Output the full material exactly as it appears here.

_DATASET CONTENT_:
——

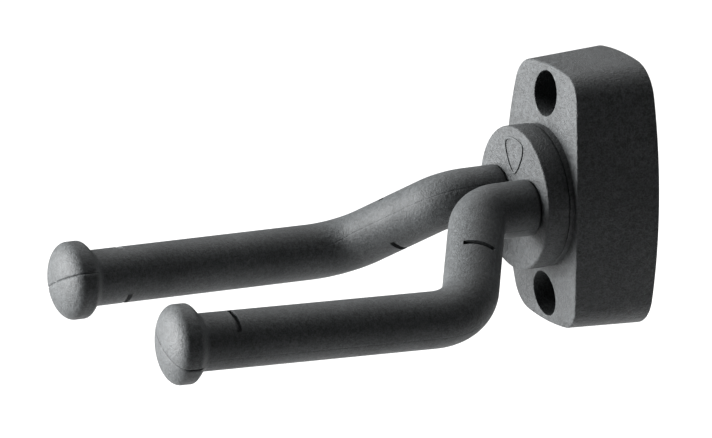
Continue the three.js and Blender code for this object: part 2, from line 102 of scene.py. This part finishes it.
EMBLEM_Z, EMBLEM_SIZE = 12.6, 5.6
ARM_X, ARM_Z = 9.6, -0.4
ARM_DROP = math.radians(33.4)
ROOT_TO_BEND, SPREAD, FINGER = 10.4, 24.0, 73.8
BEND_OUT, BEND_OUT_R = math.radians(62.5), 9.8
BEND_BACK, BEND_BACK_R = math.radians(65.7), 16.4
SLEEVE_R, BORE_R = 8.0, 5.3
STOP_RIM_R, FLARE, RIM, DOME = 11.1, 4.0, 2.6, 4.8
SLOT_WIDTH, SLOT_DEPTH, SLOT_HALF = 1.4, 1.6, math.radians(35)
SLOT_TWIST = math.radians(9)
SLOT_FROM_RIM, SLOT_PAST_MIDDLE = 12.8, 1.2
LINE_DEPTH, LINE_WIDTH = 0.07, 0.14          # parting line along the arm
CAP_LINE_DEPTH, CAP_LINE_WIDTH = 0.32, 0.22  # and across the end cap
WASHER_R = 11.0

# ------------------------------------------------------------------ mesh helpers


def new_object(name, verts, faces, smooth=True):
    mesh = bpy.data.meshes.new(name)
    mesh.from_pydata([tuple(v) for v in np.asarray(verts, float) * MM], [], faces)
    mesh.validate()
    mesh.update()
    obj = bpy.data.objects.new(name, mesh)
    bpy.context.scene.collection.objects.link(obj)
    if smooth:
        mesh.polygons.foreach_set("use_smooth", [True] * len(mesh.polygons))
    return obj


def sharpen(obj, degrees):
    """Marks edges sharper than an angle, so that smooth shading stops at them."""
    bm = bmesh.new()
    bm.from_mesh(obj.data)
    limit = math.radians(degrees)
    for e in bm.edges:
        if len(e.link_faces) == 2:
            e.smooth = e.calc_face_angle(0.0) < limit
    bm.to_mesh(obj.data)
    bm.free()


def grid_faces(rows, cols, wrap=True):
    faces = []
    last = cols if wrap else cols - 1
    for i in range(rows - 1):
        for j in range(last):
            k = (j + 1) % cols
            faces.append((i * cols + j, i * cols + k, (i + 1) * cols + k, (i + 1) * cols + j))
    return faces


def lathe(profile, facets=128):
    """Turned about the Y axis: profile is [radius, depth], from the front outwards and back. Closed."""
    profile = [tuple(p) for p in profile]
    ring = profile[0] == profile[-1]
    pts = profile[:-1] if ring else profile
    t = np.linspace(0, 2 * math.pi, facets, endpoint=False)
    verts, rows = [], []
    for r, d in pts:
        if r < 1e-6:
            rows.append([len(verts)])
            verts.append((0, -d, 0))
        else:
            rows.append(list(range(len(verts), len(verts) + facets)))
            verts += [(r * math.sin(a), -d, r * math.cos(a)) for a in t]
    faces = []
    pairs = list(zip(rows, rows[1:])) + ([(rows[-1], rows[0])] if ring else [])
    for a, b in pairs:
        for j in range(facets):
            k = (j + 1) % facets
            if len(a) == 1:
                faces.append((a[0], b[k], b[j]))
            elif len(b) == 1:
                faces.append((a[j], a[k], b[0]))
            else:
                faces.append((a[j], a[k], b[k], b[j]))
    return verts, faces


def arc(r_centre, d_centre, radius, start, end, steps=6):
    """Profile points on an arc; angles in degrees, 0 outwards and 90 towards the wall."""
    out = []
    for a in np.linspace(math.radians(start), math.radians(end), steps + 1):
        out.append((r_centre + radius * math.cos(a), d_centre - radius * math.sin(a)))
    return out


def evaluated(obj):
    dg = bpy.context.evaluated_depsgraph_get()
    mesh = bpy.data.meshes.new_from_object(obj.evaluated_get(dg))
    obj.modifiers.clear()
    old = obj.data
    obj.data = mesh
    bpy.data.meshes.remove(old)
    return obj


def boolean(obj, other, operation):
    m = obj.modifiers.new("cut", "BOOLEAN")
    m.operation = operation
    m.solver = "MANIFOLD"
    m.object = other
    evaluated(obj)
    bpy.data.objects.remove(other)
    return obj


def bar(radius, front, back, x=0.0, z=0.0, facets=96):
    v, f = lathe([(0, front), (radius, front), (radius, back), (0, back)], facets)
    return new_object("tool", np.array(v) + (x, 0, z), f)


def ring_tool(inner, outer, front, back):
    section = [(inner, front), (outer, front), (outer, back), (inner, back), (inner, front)]
    return new_object("tool", *lathe(section, 128))


def block(width, front, back, low, high):
    x, y0, y1 = width / 2, -front, -back
    v = [(sx * x, y, z) for z in (low, high) for y in (y0, y1) for sx in (-1, 1)]
    f = [(0, 2, 3, 1), (4, 5, 7, 6), (0, 1, 5, 4), (2, 6, 7, 3), (0, 4, 6, 2), (1, 3, 7, 5)]
    obj = new_object("tool", v, f)
    bm = bmesh.new()
    bm.from_mesh(obj.data)
    bmesh.ops.bevel(bm, geom=list(bm.edges), offset=0.35 * MM, segments=3, affect="EDGES", profile=0.5)
    bmesh.ops.recalc_face_normals(bm, faces=bm.faces)
    bm.to_mesh(obj.data)
    bm.free()
    return obj


def tube(radius, front, z):
    """A screw tube, its rear edge rounded where it meets the wall."""
    e = 0.4
    profile = [(0, front), (radius, front)] + arc(radius - e, e, e, 0, 90) + [(0, 0)]
    return outward(new_object("tool", np.array(lathe(profile, 128)[0]) + (0, 0, z), lathe(profile, 128)[1]))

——

_EXPECTED OUTPUT_:
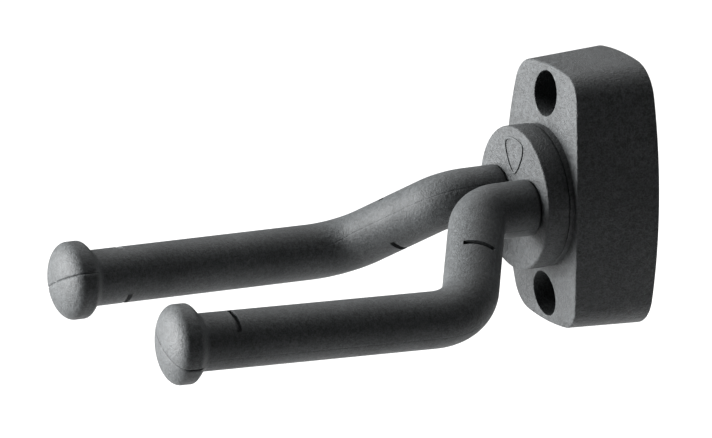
Continue the three.js and Blender code for this object: part 2, from line 102 of scene.py. This part finishes it.
EMBLEM_Z, EMBLEM_SIZE = 12.6, 5.6
ARM_X, ARM_Z = 9.6, -0.4
ARM_DROP = math.radians(33.4)
ROOT_TO_BEND, SPREAD, FINGER = 10.4, 24.0, 73.8
BEND_OUT, BEND_OUT_R = math.radians(62.5), 9.8
BEND_BACK, BEND_BACK_R = math.radians(65.7), 16.4
SLEEVE_R, BORE_R = 8.0, 5.3
STOP_RIM_R, FLARE, RIM, DOME = 11.1, 4.0, 2.6, 4.8
SLOT_WIDTH, SLOT_DEPTH, SLOT_HALF = 1.4, 1.6, math.radians(35)
SLOT_TWIST = math.radians(9)
SLOT_FROM_RIM, SLOT_PAST_MIDDLE = 12.8, 1.2
LINE_DEPTH, LINE_WIDTH = 0.07, 0.14          # parting line along the arm
CAP_LINE_DEPTH, CAP_LINE_WIDTH = 0.32, 0.22  # and across the end cap
WASHER_R = 11.0

# ------------------------------------------------------------------ mesh helpers


def new_object(name, verts, faces, smooth=True):
    mesh = bpy.data.meshes.new(name)
    mesh.from_pydata([tuple(v) for v in np.asarray(verts, float) * MM], [], faces)
    mesh.validate()
    mesh.update()
    obj = bpy.data.objects.new(name, mesh)
    bpy.context.scene.collection.objects.link(obj)
    if smooth:
        mesh.polygons.foreach_set("use_smooth", [True] * len(mesh.polygons))
    return obj


def sharpen(obj, degrees):
    """Marks edges sharper than an angle, so that smooth shading stops at them."""
    bm = bmesh.new()
    bm.from_mesh(obj.data)
    limit = math.radians(degrees)
    for e in bm.edges:
        if len(e.link_faces) == 2:
            e.smooth = e.calc_face_angle(0.0) < limit
    bm.to_mesh(obj.data)
    bm.free()


def grid_faces(rows, cols, wrap=True):
    faces = []
    last = cols if wrap else cols - 1
    for i in range(rows - 1):
        for j in range(last):
            k = (j + 1) % cols
            faces.append((i * cols + j, i * cols + k, (i + 1) * cols + k, (i + 1) * cols + j))
    return faces


def lathe(profile, facets=128):
    """Turned about the Y axis: profile is [radius, depth], from the front outwards and back. Closed."""
    profile = [tuple(p) for p in profile]
    ring = profile[0] == profile[-1]
    pts = profile[:-1] if ring else profile
    t = np.linspace(0, 2 * math.pi, facets, endpoint=False)
    verts, rows = [], []
    for r, d in pts:
        if r < 1e-6:
            rows.append([len(verts)])
            verts.append((0, -d, 0))
        else:
            rows.append(list(range(len(verts), len(verts) + facets)))
            verts += [(r * math.sin(a), -d, r * math.cos(a)) for a in t]
    faces = []
    pairs = list(zip(rows, rows[1:])) + ([(rows[-1], rows[0])] if ring else [])
    for a, b in pairs:
        for j in range(facets):
            k = (j + 1) % facets
            if len(a) == 1:
                faces.append((a[0], b[k], b[j]))
            elif len(b) == 1:
                faces.append((a[j], a[k], b[0]))
            else:
                faces.append((a[j], a[k], b[k], b[j]))
    return verts, faces


def arc(r_centre, d_centre, radius, start, end, steps=6):
    """Profile points on an arc; angles in degrees, 0 outwards and 90 towards the wall."""
    out = []
    for a in np.linspace(math.radians(start), math.radians(end), steps + 1):
        out.append((r_centre + radius * math.cos(a), d_centre - radius * math.sin(a)))
    return out


def evaluated(obj):
    dg = bpy.context.evaluated_depsgraph_get()
    mesh = bpy.data.meshes.new_from_object(obj.evaluated_get(dg))
    obj.modifiers.clear()
    old = obj.data
    obj.data = mesh
    bpy.data.meshes.remove(old)
    return obj


def boolean(obj, other, operation):
    m = obj.modifiers.new("cut", "BOOLEAN")
    m.operation = operation
    m.solver = "MANIFOLD"
    m.object = other
    evaluated(obj)
    bpy.data.objects.remove(other)
    return obj


def bar(radius, front, back, x=0.0, z=0.0, facets=96):
    v, f = lathe([(0, front), (radius, front), (radius, back), (0, back)], facets)
    return new_object("tool", np.array(v) + (x, 0, z), f)


def ring_tool(inner, outer, front, back):
    section = [(inner, front), (outer, front), (outer, back), (inner, back), (inner, front)]
    return new_object("tool", *lathe(section, 128))


def block(width, front, back, low, high):
    x, y0, y1 = width / 2, -front, -back
    v = [(sx * x, y, z) for z in (low, high) for y in (y0, y1) for sx in (-1, 1)]
    f = [(0, 2, 3, 1), (4, 5, 7, 6), (0, 1, 5, 4), (2, 6, 7, 3), (0, 4, 6, 2), (1, 3, 7, 5)]
    obj = new_object("tool", v, f)
    bm = bmesh.new()
    bm.from_mesh(obj.data)
    bmesh.ops.bevel(bm, geom=list(bm.edges), offset=0.35 * MM, segments=3, affect="EDGES", profile=0.5)
    bmesh.ops.recalc_face_normals(bm, faces=bm.faces)
    bm.to_mesh(obj.data)
    bm.free()
    return obj


def tube(radius, front, z):
    """A screw tube, its rear edge rounded where it meets the wall."""
    e = 0.4
    profile = [(0, front), (radius, front)] + arc(radius - e, e, e, 0, 90) + [(0, 0)]
    return outward(new_object("tool", np.array(lathe(profile, 128)[0]) + (0, 0, z), lathe(profile, 128)[1]))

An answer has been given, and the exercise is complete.